Trump and congressional Republican leaders have produced something called the American Health Care Act. But there’s this little problem with it.

The Congressional Budget Office’s “scoring” of it pegs the number of Americans who would lose health insurance at 24 million. What’s more, the conservative Freedom Caucus in the House of Representatives hates the AHCA. They call it “Obamacare light.”

So do congressional Democrats. No surprise there.

Crucial vote coming up

The AHCA goes to a vote Thursday in the House. Freedom Caucus members aren’t budging. The president went to Capitol Hill to pitch the AHCA. He threatened some House members that they’d lose their seats in 2018 if they oppose the bill.

Freedom Caucus leaders say they now have enough votes to kill the AHCA. Which means that a Senate vote won’t matter.

Wasn’t this supposed to be the president’s main selling point?
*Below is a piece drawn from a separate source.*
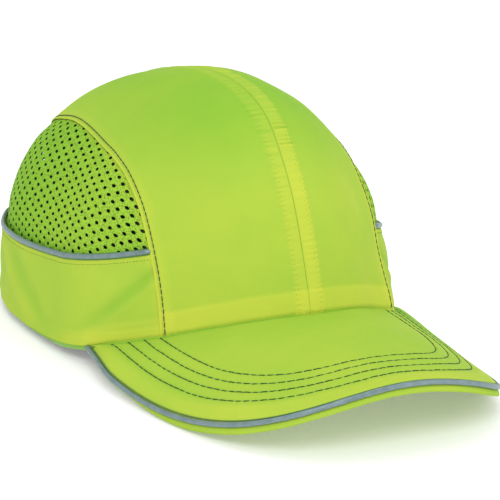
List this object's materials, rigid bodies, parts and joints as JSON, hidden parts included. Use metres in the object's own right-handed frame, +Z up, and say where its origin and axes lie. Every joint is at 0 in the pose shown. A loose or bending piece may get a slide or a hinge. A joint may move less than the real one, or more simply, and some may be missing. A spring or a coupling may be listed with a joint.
{
  "type": "bump cap",
  "caption": "Baseball-style bump cap with a curved brim, mesh sides, reflective piping, a removable vented impact shell and a hook-and-loop rear closure.",
  "frame": {"origin": "centre of the head opening at the crown's widest section, on the plane that the rim and the brim's low sides rest on", "axes": "+Z up through the crown, -Y the way the wearer faces, +X the wearer's left"},
  "size_m": [0.1785, 0.3092, 0.1276],
  "materials": {
    "lime_fabric": "satin woven polyester in high-visibility lime yellow",
    "mesh_fabric": "perforated knit mesh in lime",
    "reflective_piping": "glass-bead retroreflective piping, blue grey",
    "binding_tape": "matt woven tape in darker lime",
    "sweatband_terry": "dark grey terry loop pile",
    "hook_and_loop": "black hook-and-loop pile",
    "brim_board_plastic": "translucent white polyethylene board",
    "shell_abs": "fine-textured black ABS",
    "eva_foam": "closed-cell charcoal EVA foam"
  },
  "bodies": {
    "cap": {"crown_panel_left": "lime_fabric", "crown_panel_right": "lime_fabric", "side_band_left": "lime_fabric", "side_band_right": "lime_fabric", "centre_seam_tape": "lime_fabric", "side_seam_tape_left": "lime_fabric", "side_seam_tape_right": "lime_fabric", "brim_top_cover": "lime_fabric", "brim_under_cover": "lime_fabric", "loop_strap": "lime_fabric", "mesh_panel_left": "mesh_fabric", "mesh_panel_right": "mesh_fabric", "side_piping_left": "reflective_piping", "side_piping_right": "reflective_piping", "brim_piping": "reflective_piping", "rim_binding_left": "binding_tape", "rim_binding_right": "binding_tape", "rear_arch_binding": "binding_tape", "sweatband": "sweatband_terry", "loop_patch": "hook_and_loop", "brim_board": "brim_board_plastic"},
    "closure_strap": {"strap_root": "lime_fabric"},
    "strap_flap": {"strap_flap": "lime_fabric", "hook_patch": "hook_and_loop"},
    "insert": {"impact_shell": "shell_abs", "crown_pad": "eva_foam", "front_pad": "eva_foam", "side_pad_left": "eva_foam", "side_pad_right": "eva_foam", "rear_pad": "eva_foam"}
  },
  "joints": [
    {"name": "strap_adjust", "type": "hinge", "parent": "cap", "child": "closure_strap", "pos_m": [0, 0.0225, 0.0225], "axis": [0, 0, 1], "range_deg": [-3, 4]},
    {"name": "closure_peel", "type": "hinge", "parent": "closure_strap", "child": "strap_flap", "pos_m": [0.03201, 0.12103, 0.0225], "axis": [0, 0, -1], "range_deg": [0, 72]},
    {"name": "insert_release", "type": "slide", "parent": "cap", "child": "insert", "axis": [0, 0, -1], "range_m": [0, 0.165]}
  ]
}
Is this how he closes the deal?

The Affordable Care Act, which has brought 20 million Americans into the health insurance system who previously couldn’t afford it, appears to much harder to “repeal and replace” than Donald Trump predicted it would be.

I will await the president’s response to what appears to be a stunning political setback in the making. I’m wondering if he’s going to say the House vote was “rigged.”

It’s getting deeper around the president

Is it me or does it seem that the doo-doo is piling up around the president of the United States of America?

* The FBI director says Donald Trump’s allegation that Barack Obama ordered a wiretap of his offices in New York City is bogus.

* Director James Comey then says his agency is conducting an investigation into whether there is possible collusion between the Russian government and the Trump presidential campaign to swing the election in Trump’s favor.

Hang with me …

* Trump has contended that former campaign chief Paul Manafort had no contact with Russian officials. Then The Associated Press reports that Manafort got paid $10 million to work for Russian interests.

* House Intelligence Committee Chairman Devin Nunes said today that he has information that suggests Trump campaign officials were subjects of “incidental” surveillance.

* Intelligence Committee ranking Democrat Adam Schiff said Nunes didn’t bother to tell other committee members before going public. Then came this from Schiff: The committee has “more than circumstantial evidence” of collusion between Trump’s campaign and the Russian government.

* Finally, Sen. John McCain — the GOP’s 2008 presidential nominee — said today there needs to be a special counsel appointed to probe this Russia matter. Why? The Senate, he said, is no longer capable of doing the job.

McCain lays it on the line.

My head is spinning. It’s about to explode!

How can it be that we’re only two months into this new president’s administration and it is being eaten alive by these matters of its own making?

In the meantime, the president remains silent about Russia. He won’t acknowledge that the Obama wiretap allegation is as phony as his years-long assertion that Barack Obama was born in Africa and wasn’t qualified to serve as president.

We have a reckless serial liar serving as president of the United States.

However, of all the messiness that has soiled the president — and the presidency — the one that frightens me the most is the possibility that the Trump campaign colluded with Russians to influence our presidential election.

I believe the word for that is “treason.”